I'm not trying to argue that copyright isn't broken. I'm not saying that copyright is the best way to encourage creativity. I'd be all for this video if it were instead called "Remixing Isn't Theft" or "Century Long Copyright Terms Are Ludicrous." But copying often IS theft, and to say otherwise, no matter how sweet, catchy, and Utopian it sounds, is to politicize and oversimplify a complex discussion. And that's harmful to artists and consumers everywhere.

More info on the organization behind the video:


  1. To say copyright infringement isn't theft is indeed an oversimplification, because there are cases of copyright infringement where unauthorised copying can be recognised as IP theft, e.g. when a burglar makes and takes a copy of an individual's unpublished manuscript or recording - a privacy violation.

    However, I think Nina Paley and others are thinking only of the case in which someone already possesses an authorised copy and makes an additional, illicit copy. That violates no natural right of any individual.

    Incidentally, the US Constitution only empowered congress to secure an individual's natural exclusive right to their intellectual works. It was suggested to add monopolies in literary works to the Bill of Rights, but this wasn't done. Copyright was simply legislated after the constitution, anyway, i.e. without its sanction.

  2. Well, the problem with that line of thinking RE: what is and is not theft when copying is that even an additional copy of a legally obtained thing is still theft if it detracts from the potential market of the thing you are copying. Making a copy of a CD you bought legally and giving it to someone else means one less legal copy sold, which amounts to theft of that potential sale.

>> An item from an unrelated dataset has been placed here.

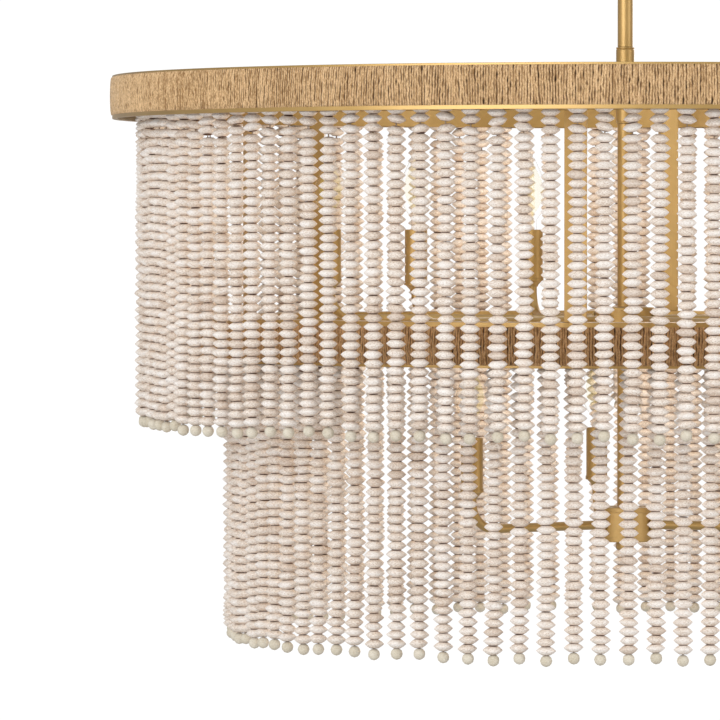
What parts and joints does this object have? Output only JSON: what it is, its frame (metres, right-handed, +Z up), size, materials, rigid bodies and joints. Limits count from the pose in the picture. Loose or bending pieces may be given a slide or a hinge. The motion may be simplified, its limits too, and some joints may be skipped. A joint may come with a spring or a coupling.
{
  "type": "beaded drum chandelier",
  "caption": "Round two-tier chandelier: twine-wound brass hoops hung with strands of wooden beads round two clusters of candle lights, on a stem with a ceiling swivel.",
  "frame": {"origin": "centre of the ceiling bracket's upper face, where it meets the ceiling", "axes": "+Z up into the ceiling, -Y towards the side that the picture shows, +X to that view's right"},
  "size_m": [1.0668, 1.0668, 0.9832],
  "materials": {
    "brass": "satin brushed gold",
    "steel": "zinc plated",
    "twine": "wound jute twine",
    "beads": "whitewashed wood with open grain",
    "phenolic": "moulded phenolic",
    "bulb": "clear glass, lit"
  },
  "bodies": {
    "ceiling_fitting": {"ceiling_bracket": "steel", "canopy": "brass", "canopy_ring_nut": "brass", "swivel_socket": "brass"},
    "swivel": {"swivel_block": "brass"},
    "hanging_frame": {"ceiling_stem": "brass", "stem_coupling": "brass", "frame_spider": "brass", "inner_stem_upper": "brass", "upper_hub": "brass", "inner_stem_lower": "brass", "lower_hub": "brass", "finial": "brass", "upper_hoop_channel": "brass", "upper_hoop_twine": "twine", "lower_hoop_channel": "brass", "lower_hoop_twine": "twine", "upper_strands_1": "beads", "upper_strands_2": "beads", "upper_strands_3": "beads", "upper_strands_4": "beads", "lower_strands_1": "beads", "lower_strands_2": "beads", "lower_strands_3": "beads", "upper_arm_1": "brass", "upper_arm_2": "brass", "upper_arm_3": "brass", "upper_arm_4": "brass", "upper_arm_5": "brass", "upper_arm_6": "brass", "lower_arm_1": "brass", "lower_arm_2": "brass", "lower_arm_3": "brass", "upper_lamp_holder_1": "phenolic", "upper_lamp_holder_2": "phenolic", "upper_lamp_holder_3": "phenolic", "upper_lamp_holder_4": "phenolic", "upper_lamp_holder_5": "phenolic", "upper_lamp_holder_6": "phenolic", "lower_lamp_holder_1": "phenolic", "lower_lamp_holder_2": "phenolic", "lower_lamp_holder_3": "phenolic", "upper_candle_sleeve_1": "brass", "upper_candle_sleeve_2": "brass", "upper_candle_sleeve_3": "brass", "upper_candle_sleeve_4": "brass", "upper_candle_sleeve_5": "brass", "upper_candle_sleeve_6": "brass", "lower_candle_sleeve_1": "brass", "lower_candle_sleeve_2": "brass", "lower_candle_sleeve_3": "brass"},
    "bulb_upper_1": {"upper_bulb_1": "bulb"},
    "bulb_upper_2": {"upper_bulb_2": "bulb"},
    "bulb_upper_3": {"upper_bulb_3": "bulb"},
    "bulb_upper_4": {"upper_bulb_4": "bulb"},
    "bulb_upper_5": {"upper_bulb_5": "bulb"},
    "bulb_upper_6": {"upper_bulb_6": "bulb"},
    "bulb_lower_1": {"lower_bulb_1": "bulb"},
    "bulb_lower_2": {"lower_bulb_2": "bulb"},
    "bulb_lower_3": {"lower_bulb_3": "bulb"}
  },
  "joints": [
    {"name": "swivel_tilt_x", "type": "hinge", "parent": "ceiling_fitting", "child": "swivel", "pos_m": [0, 0, -0.0466], "axis": [1, 0, 0], "range_deg": [-20, 20]},
    {"name": "swivel_tilt_y", "type": "hinge", "parent": "swivel", "child": "hanging_frame", "pos_m": [0, 0, -0.0466], "axis": [0, 1, 0], "range_deg": [-20, 20]},
    {"name": "upper_bulb_1_turn", "type": "hinge", "parent": "hanging_frame", "child": "bulb_upper_1", "pos_m": [-0.20831, -0.23628, -0.55], "axis": [0, 0, 1], "range_deg": [0, 1080]},
    {"name": "upper_bulb_2_turn", "type": "hinge", "parent": "hanging_frame", "child": "bulb_upper_2", "pos_m": [0.10047, -0.29855, -0.55], "axis": [0, 0, 1], "range_deg": [0, 1080]},
    {"name": "upper_bulb_3_turn", "type": "hinge", "parent": "hanging_frame", "child": "bulb_upper_3", "pos_m": [0.30878, -0.06226, -0.55], "axis": [0, 0, 1], "range_deg": [0, 1080]},
    {"name": "upper_bulb_4_turn", "type": "hinge", "parent": "hanging_frame", "child": "bulb_upper_4", "pos_m": [0.20831, 0.23628, -0.55], "axis": [0, 0, 1], "range_deg": [0, 1080]},
    {"name": "upper_bulb_5_turn", "type": "hinge", "parent": "hanging_frame", "child": "bulb_upper_5", "pos_m": [-0.10047, 0.29855, -0.55], "axis": [0, 0, 1], "range_deg": [0, 1080]},
    {"name": "upper_bulb_6_turn", "type": "hinge", "parent": "hanging_frame", "child": "bulb_upper_6", "pos_m": [-0.30878, 0.06226, -0.55], "axis": [0, 0, 1], "range_deg": [0, 1080]},
    {"name": "lower_bulb_1_turn", "type": "hinge", "parent": "hanging_frame", "child": "bulb_lower_1", "pos_m": [-0.15531, -0.12442, -0.76], "axis": [0, 0, 1], "range_deg": [0, 1080]},
    {"name": "lower_bulb_2_turn", "type": "hinge", "parent": "hanging_frame", "child": "bulb_lower_2", "pos_m": [0.18541, -0.07229, -0.76], "axis": [0, 0, 1], "range_deg": [0, 1080]},
    {"name": "lower_bulb_3_turn", "type": "hinge", "parent": "hanging_frame", "child": "bulb_lower_3", "pos_m": [-0.0301, 0.19671, -0.76], "axis": [0, 0, 1], "range_deg": [0, 1080]}
  ]
}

    What you MIGHT be thinking of is fair use, which is an acknowledged allowance for types of "theft" because they are socially important or on a very small scale. I think it's important to distinguish between socially acceptable theft and socially unacceptable theft, not try to convince people of the falsehood that making illegal copies of stuff isn't theft.

    As to your last point, it contains some factually correct stuff, but it way oversimplifies the issue and belittles the role of the judiciary as the arbiter of the constitution's actual scope.

    Either way, the bottom line is that real talk about how our copyright system and legal system work is more important than rhetoric. It all starts with good conversation. I'm glad you found something worth thinking about in the post. Thanks for reading!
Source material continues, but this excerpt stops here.